Me: I want to come down now!

Liz: You can do it!

Me: You are sweet but I want to come down now.

Liz:  Are you sure?

Me: Yes, definitely.

Liz: Try moving your right leg up to the hold above your knee.

Me: [scrabbling at a hold the size of an orange slice] Can’t get it.

Liz: Push up from your left leg.

Me: I really think I want to come down now.

Liz: Grab that hold that looks like a doll head.

Me: That is really creepy.

Liz: I think it’s cute.

Me: Also, it is high.

Liz: You can do it.

Me: I tip you when this is over, right?

Liz: Focus on the wall.

Me: Please let me down.

My next move would have been to let go and just hang from the rope.
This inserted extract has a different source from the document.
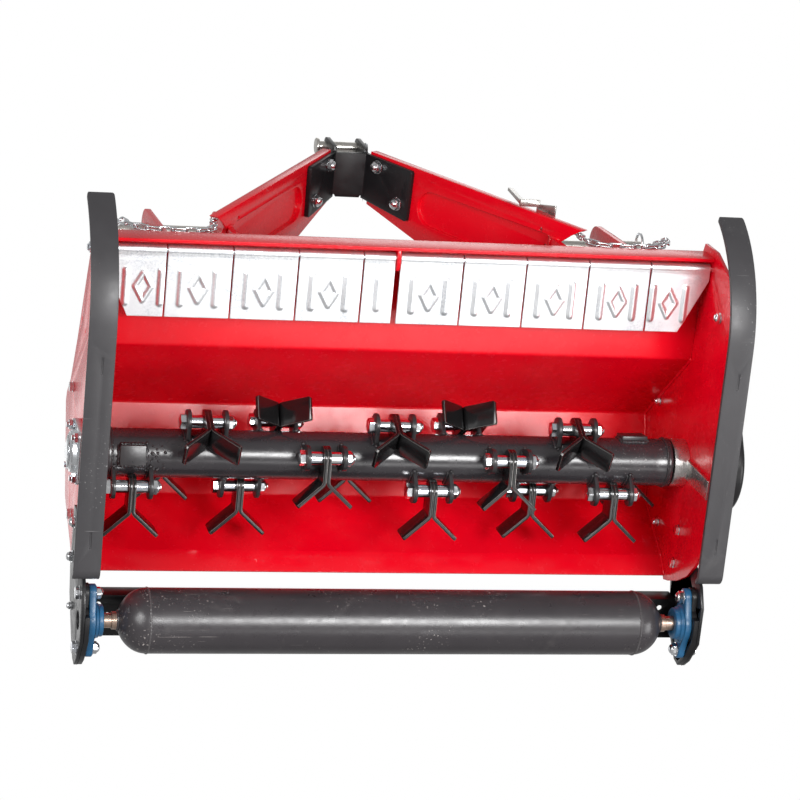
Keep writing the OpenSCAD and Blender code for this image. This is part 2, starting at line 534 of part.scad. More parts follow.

I am not above sulking.

Thankfully, I spent no time thinking about how my butt looked – what a nice change! Instead I thought: How will I ever get up there? That handhold is too high! That foothold is too small! My feet hurt – ouch! I can’t do this!

Sometimes I couldn’t do it. But most of the time I could, and I did. And that was amazing.

Sweaty and tired, after climbing five different routes, I removed my climbing shoes and coaxed my toes (gently) back to their usual position. I whacked at my shoelaces with my spaghetti fingers, but it didn’t do much good. Climbing was a wonderful experience; the only downside is that I may never be able to open a jar again.